Need to calculate the friction coefficient

[MisterP]

Homework Statement

Hello. I have slope = 45 degrees, at distance 36.4cm (0.364m) object gains 2m/s speed. Need to calculate friction coefficient. Correct answer is ( 0,2). How to calculate?

Homework Equations

1) t = s/v "t" - time; "s" - distance "v" - speed
2) S = (a*t²)/2 "S" - distance; "a" - acceleration; "t" - time (found this formula)
3) a = g(sin "angle" - mi*cos "angle") "a"-acceleration; "g" - gravity constant (9.81), "angle" = 45 degrees; mi - coefficient I need to find!

The Attempt at a Solution

So I used formulas: 1) to calculate time t = s/v = 0.364/2 = 0.182s
2) then to calculate acceleration.. S = (a*t²)/2 =
0,364 = (a*0.182²)/2 = 5.15m/s²
3)then to calculate "mi" ; 5.15 = 9.81(sin "45^o" - mi*cos "45^o") =
5.15 = 6.92 - mi*6.92; mi = 0.25

Anything right here? :D English is not my native so, please, try to express yourself as easy as You can, thank You :)

 

[TSny]

Hello and welcome to PF!

Please give a complete statement of the problem. For example, it is not clear if the object started at rest.

The equation t = s/v is valid only if v is the average velocity that the object had while moving the distance s in time t.
The 2 m/s is the instantaneous velocity of the object at the instant it has traveled the distance of 36.4 cm

Otherwise, I think your work looks good.

For constant acceleration, there is a nice formula that relates the final velocity to the initial velocity, the acceleration, and the distance traveled. If you have covered that formula, then you can use it to find the acceleration without needing to find the time t.

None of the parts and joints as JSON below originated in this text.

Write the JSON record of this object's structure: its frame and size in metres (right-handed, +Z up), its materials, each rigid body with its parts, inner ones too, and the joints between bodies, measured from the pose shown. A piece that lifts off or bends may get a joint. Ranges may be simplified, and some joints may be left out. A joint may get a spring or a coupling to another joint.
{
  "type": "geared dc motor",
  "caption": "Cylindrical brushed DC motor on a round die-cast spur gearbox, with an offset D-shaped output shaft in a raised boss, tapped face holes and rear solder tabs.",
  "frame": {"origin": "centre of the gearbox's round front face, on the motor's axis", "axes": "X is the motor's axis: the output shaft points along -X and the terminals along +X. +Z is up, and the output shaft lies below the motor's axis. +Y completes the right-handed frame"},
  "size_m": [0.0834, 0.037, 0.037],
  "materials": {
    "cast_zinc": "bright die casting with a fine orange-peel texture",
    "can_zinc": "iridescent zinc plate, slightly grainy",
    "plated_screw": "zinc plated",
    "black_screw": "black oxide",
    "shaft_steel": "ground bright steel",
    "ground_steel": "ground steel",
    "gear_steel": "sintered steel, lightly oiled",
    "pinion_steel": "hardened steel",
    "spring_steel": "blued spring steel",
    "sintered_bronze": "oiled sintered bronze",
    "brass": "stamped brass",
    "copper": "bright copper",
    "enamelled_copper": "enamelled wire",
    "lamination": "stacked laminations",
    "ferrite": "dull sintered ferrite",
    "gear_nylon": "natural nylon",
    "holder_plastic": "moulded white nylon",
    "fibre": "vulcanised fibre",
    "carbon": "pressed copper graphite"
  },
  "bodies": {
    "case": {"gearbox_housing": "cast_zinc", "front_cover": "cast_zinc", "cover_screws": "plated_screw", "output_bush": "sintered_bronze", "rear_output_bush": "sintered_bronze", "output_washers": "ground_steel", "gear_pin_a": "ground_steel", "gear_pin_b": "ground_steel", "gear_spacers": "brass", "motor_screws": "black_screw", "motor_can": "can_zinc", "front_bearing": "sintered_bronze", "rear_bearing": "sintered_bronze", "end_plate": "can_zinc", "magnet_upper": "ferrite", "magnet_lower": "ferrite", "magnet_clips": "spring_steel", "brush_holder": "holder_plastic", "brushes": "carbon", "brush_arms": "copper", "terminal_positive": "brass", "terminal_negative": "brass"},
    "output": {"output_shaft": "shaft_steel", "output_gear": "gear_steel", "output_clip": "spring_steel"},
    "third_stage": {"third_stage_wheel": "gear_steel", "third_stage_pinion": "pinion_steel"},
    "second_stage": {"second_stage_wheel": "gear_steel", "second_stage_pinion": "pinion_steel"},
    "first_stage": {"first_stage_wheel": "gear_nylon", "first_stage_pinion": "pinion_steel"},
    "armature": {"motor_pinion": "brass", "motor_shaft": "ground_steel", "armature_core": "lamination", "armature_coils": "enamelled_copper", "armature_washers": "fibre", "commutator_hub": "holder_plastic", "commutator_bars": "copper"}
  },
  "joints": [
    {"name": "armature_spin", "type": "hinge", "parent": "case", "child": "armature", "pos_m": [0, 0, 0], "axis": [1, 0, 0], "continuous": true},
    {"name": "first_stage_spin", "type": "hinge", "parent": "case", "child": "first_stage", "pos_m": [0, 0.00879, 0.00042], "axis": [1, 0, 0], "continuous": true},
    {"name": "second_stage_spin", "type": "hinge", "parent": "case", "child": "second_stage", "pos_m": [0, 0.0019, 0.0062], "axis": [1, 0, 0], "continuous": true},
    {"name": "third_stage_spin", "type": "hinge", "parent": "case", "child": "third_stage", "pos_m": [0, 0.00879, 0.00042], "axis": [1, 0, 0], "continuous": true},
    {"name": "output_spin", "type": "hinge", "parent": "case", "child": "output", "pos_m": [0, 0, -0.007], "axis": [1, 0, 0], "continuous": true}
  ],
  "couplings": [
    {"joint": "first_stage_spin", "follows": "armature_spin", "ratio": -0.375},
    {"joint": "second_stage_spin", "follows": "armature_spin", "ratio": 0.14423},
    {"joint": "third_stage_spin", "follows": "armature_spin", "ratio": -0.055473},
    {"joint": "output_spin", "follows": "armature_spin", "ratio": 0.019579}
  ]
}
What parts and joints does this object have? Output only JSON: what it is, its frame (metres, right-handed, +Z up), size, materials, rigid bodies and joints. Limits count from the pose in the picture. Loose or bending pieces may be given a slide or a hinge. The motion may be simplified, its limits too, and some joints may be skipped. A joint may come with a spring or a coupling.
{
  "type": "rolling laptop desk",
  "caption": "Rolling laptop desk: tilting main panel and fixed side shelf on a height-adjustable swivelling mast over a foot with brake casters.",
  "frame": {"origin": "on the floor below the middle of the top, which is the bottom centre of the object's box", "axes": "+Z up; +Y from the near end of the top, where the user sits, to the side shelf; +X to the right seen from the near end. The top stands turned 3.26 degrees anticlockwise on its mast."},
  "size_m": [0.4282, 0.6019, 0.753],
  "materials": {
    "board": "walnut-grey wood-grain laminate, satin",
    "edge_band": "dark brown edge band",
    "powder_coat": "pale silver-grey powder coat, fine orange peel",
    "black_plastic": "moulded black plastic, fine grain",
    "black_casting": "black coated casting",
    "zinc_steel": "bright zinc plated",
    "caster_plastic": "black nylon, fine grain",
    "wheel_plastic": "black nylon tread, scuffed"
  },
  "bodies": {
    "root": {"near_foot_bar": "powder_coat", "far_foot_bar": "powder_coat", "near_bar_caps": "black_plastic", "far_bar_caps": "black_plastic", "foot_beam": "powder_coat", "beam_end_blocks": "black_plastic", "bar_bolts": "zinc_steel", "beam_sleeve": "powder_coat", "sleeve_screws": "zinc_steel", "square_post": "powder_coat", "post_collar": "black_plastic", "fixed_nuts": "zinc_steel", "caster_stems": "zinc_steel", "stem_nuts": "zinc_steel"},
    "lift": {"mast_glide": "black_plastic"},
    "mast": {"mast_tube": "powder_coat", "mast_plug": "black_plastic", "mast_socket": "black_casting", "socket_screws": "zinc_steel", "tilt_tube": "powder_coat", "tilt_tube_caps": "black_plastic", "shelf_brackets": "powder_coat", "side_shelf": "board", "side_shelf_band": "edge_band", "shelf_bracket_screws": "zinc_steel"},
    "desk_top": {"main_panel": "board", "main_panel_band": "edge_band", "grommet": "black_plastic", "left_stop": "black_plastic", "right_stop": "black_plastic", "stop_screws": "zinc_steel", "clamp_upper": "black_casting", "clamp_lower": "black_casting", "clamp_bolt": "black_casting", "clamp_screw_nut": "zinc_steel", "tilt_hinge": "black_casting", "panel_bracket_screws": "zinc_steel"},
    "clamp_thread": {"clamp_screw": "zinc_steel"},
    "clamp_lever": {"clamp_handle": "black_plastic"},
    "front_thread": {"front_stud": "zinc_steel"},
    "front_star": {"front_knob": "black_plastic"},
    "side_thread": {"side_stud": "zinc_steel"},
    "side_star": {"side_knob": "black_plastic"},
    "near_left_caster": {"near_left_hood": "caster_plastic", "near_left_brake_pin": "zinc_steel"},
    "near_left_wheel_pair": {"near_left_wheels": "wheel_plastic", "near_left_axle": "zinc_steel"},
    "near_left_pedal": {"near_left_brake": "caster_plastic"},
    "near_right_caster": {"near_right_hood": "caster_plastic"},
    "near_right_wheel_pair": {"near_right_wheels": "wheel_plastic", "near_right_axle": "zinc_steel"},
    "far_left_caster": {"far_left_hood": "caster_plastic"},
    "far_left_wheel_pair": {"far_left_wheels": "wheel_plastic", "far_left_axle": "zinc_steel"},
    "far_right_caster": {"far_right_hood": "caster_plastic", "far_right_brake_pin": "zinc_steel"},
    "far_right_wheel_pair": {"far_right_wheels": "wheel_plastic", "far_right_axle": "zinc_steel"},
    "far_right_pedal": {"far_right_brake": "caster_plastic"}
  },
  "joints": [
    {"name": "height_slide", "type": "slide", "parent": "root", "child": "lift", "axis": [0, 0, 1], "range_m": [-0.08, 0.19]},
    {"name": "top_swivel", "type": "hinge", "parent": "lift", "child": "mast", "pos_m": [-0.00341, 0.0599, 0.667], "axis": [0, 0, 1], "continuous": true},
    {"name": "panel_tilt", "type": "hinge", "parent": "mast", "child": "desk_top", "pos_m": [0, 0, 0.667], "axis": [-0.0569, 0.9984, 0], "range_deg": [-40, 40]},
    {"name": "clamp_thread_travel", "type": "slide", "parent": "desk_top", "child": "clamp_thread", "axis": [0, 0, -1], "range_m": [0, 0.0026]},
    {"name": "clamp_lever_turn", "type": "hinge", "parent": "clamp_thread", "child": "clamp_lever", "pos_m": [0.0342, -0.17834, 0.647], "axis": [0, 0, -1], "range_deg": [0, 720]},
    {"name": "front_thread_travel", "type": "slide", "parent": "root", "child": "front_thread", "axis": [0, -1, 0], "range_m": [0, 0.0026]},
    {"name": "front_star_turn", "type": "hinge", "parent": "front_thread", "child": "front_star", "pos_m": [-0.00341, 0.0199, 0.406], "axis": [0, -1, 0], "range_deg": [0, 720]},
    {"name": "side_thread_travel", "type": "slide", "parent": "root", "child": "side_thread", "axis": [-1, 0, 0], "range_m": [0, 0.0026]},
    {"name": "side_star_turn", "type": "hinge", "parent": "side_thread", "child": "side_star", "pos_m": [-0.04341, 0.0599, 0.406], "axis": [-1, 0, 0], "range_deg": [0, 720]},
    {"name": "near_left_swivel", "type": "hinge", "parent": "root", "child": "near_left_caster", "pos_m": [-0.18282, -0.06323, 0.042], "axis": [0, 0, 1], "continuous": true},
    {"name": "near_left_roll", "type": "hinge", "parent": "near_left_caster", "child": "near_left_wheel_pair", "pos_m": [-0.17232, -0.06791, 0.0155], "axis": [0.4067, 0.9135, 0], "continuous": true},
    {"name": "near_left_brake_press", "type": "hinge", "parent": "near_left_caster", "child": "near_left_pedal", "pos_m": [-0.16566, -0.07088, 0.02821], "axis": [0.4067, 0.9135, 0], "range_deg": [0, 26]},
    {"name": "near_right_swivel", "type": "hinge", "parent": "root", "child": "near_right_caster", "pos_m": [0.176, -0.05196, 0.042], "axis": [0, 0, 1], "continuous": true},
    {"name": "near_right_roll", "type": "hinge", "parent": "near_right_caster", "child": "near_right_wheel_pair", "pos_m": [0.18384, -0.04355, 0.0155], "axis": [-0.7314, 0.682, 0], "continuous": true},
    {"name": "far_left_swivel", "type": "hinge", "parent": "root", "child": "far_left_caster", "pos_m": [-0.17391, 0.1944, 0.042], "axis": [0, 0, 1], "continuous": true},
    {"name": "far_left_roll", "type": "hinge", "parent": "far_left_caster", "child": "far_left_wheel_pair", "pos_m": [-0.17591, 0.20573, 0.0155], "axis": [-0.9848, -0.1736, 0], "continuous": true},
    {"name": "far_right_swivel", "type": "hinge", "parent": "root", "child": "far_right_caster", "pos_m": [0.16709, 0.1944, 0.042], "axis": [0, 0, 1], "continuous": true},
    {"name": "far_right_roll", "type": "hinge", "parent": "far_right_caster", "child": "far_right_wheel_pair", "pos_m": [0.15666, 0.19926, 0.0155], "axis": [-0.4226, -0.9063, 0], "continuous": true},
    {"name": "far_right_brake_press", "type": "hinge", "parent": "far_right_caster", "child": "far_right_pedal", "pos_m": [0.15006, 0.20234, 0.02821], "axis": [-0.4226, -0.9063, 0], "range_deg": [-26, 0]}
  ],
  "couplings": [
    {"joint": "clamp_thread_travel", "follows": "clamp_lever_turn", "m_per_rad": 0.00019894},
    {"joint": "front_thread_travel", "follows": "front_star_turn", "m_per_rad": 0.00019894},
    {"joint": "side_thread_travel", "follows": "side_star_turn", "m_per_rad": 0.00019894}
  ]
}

0,364 = (a*0.1822)/2 = 5.15m/s2

Certainly, 0.364 does not equal 5.15 m/s². The second equals sign is not valid. I think you meant to say that you solved the first equality for the acceleration and that you got a = 5.15m/s².

 

[neilparker62]

Work done by non conservative forces = change in mechanical energy.

 

[MisterP]

I will write down that example and try my best to translate it:
Object is sliding down the slope, that is 45 degrees (to horizon). By sliding down 36.4 cm, object reaches speed - 2m/s. Calculate friction coefficient. Correct answer is 0.2

 

[TSny]

I will write down that example and try my best to translate it:
Object is sliding down the slope, that is 45 degrees (to horizon). By sliding down 36.4 cm, object reaches speed - 2m/s. Calculate friction coefficient. Correct answer is 0.2

OK. I think you will get the correct answer if you find the correct time t. If the object starts at rest and has a final speed of 2 m/s, what is its average speed? Then, t can be found from distance = (average speed) x (time).

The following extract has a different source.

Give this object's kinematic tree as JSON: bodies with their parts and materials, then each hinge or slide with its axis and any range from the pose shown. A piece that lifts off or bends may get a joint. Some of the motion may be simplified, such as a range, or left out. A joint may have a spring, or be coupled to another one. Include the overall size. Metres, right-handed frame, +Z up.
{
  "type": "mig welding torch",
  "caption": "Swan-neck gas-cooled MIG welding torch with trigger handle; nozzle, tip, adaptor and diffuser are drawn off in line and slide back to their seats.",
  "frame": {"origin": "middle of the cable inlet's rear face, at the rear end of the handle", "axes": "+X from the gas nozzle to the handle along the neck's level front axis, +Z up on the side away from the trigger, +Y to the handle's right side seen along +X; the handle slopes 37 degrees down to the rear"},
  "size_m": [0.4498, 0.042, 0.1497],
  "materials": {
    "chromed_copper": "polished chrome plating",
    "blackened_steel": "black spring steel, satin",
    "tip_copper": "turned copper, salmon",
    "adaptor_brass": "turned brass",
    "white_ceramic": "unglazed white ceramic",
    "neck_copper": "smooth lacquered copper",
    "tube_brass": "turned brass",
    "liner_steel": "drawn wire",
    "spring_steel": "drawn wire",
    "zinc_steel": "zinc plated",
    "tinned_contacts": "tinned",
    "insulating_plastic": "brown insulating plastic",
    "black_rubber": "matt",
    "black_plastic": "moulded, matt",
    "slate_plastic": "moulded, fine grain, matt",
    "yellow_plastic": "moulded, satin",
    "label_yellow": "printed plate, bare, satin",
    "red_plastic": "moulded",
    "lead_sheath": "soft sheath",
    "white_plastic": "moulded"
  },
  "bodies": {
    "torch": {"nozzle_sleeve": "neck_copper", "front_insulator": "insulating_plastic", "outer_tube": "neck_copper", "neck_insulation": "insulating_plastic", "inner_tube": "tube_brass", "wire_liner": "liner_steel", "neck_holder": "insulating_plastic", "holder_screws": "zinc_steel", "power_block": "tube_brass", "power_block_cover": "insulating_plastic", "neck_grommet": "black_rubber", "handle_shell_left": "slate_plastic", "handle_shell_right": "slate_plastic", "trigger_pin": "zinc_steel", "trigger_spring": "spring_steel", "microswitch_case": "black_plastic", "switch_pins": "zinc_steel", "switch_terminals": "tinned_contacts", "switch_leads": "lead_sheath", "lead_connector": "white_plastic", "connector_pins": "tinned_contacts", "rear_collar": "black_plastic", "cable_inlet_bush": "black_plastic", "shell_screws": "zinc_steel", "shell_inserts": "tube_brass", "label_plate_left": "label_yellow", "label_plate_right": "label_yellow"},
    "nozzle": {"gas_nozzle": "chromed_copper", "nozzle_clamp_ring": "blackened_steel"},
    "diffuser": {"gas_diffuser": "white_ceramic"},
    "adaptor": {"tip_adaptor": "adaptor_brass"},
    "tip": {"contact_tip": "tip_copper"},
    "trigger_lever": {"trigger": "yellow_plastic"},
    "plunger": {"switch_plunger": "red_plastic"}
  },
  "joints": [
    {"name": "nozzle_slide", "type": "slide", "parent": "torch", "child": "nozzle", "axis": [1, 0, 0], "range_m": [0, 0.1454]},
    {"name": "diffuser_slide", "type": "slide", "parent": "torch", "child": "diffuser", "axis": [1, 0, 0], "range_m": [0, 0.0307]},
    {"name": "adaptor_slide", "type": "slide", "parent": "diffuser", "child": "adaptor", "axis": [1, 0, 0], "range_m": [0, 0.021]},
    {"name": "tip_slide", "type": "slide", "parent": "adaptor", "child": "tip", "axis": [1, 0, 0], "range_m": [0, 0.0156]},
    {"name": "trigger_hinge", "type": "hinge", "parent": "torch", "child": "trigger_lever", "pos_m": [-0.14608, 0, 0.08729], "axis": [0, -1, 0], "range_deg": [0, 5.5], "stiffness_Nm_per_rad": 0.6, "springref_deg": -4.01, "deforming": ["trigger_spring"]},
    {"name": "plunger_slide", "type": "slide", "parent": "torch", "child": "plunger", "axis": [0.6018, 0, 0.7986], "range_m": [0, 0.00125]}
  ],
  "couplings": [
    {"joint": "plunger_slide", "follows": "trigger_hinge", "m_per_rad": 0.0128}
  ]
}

@neilparker62 has pointed out an entirely different approach to the problem which is nice, if you are familiar with energy and work concepts.

 

[haruspex]

If the object starts at rest and has a final speed of 2 m/s, what is its average speed?

Unfortunately that approach requires one to assume constant acceleration, which is not given.
The work/energy method avoids that.

 

[TSny]

Unfortunately that approach requires one to assume constant acceleration, which is not given.
The work/energy method avoids that.

True. Although it is not given that the acceleration is constant, the OP had already stated the correct formula for the acceleration. See relevant equation #3. So I assumed that the OP realized the acceleration is constant.

 

[MisterP]

What if it is not meant to be as constant acceleration, any choices to solve that problem?

 

[neilparker62]

See post #3. In this case the "non conservative force" is friction.

 

[neilparker62]

Taking OP's equation 3 and replacing the canceled 'm' (mass of object):

$$ ma = mg(sinθ-μcosθ) $$
Replace a with $\frac{{v_f}^2}{2Δx}$ as suggested by TSny in post #2
$$ m{v_f}^2/(2Δx) = mgsinθ-μmgcosθ $$
$$ ½m{v_f}^2 = mgsinθΔx-μmgcosθΔx $$
Re-arrange: $$ -μmgcosθΔx = ½m{v_f}^2 - mgΔxsinθ $$
Hey presto: work done by non conservative forces = change in mechanical energy !

 

[MisterP]

What is "Δx" and "ƒ" ?

 

[neilparker62]

What is "Δx" and "ƒ" ?

Δx is the displacement (36,4 cm) and v_f is 'final velocity' which is 2m/s in this problem.

 

[Orion73]

Assuming that the object started at rest, calculate the net acceleration using v^2=u^2+2as.Now divide g into horizontal and vertical components. Take frictional force along the plane opposite to the direction of motion. Net acceleration a=g.cos 45°-f, where first is frictional retardation. Find f. To find coefficient of friction, divide f by g. sin 45°...obtained answer is 0.2

 

[MisterP]

Taking OP's equation 3 and replacing the canceled 'm' (mass of object):

$$ ma = mg(sinθ-μcosθ) $$
Replace a with $\frac{{v_f}^2}{2Δx}$ as suggested by TSny in post #2
$$ m{v_f}^2/(2Δx) = mgsinθ-μmgcosθ $$
$$ ½m{v_f}^2 = mgsinθΔx-μmgcosθΔx $$
Re-arrange: $$ -μmgcosθΔx = ½m{v_f}^2 - mgΔxsinθ $$
Hey presto: work done by non conservative forces = change in mechanical energy !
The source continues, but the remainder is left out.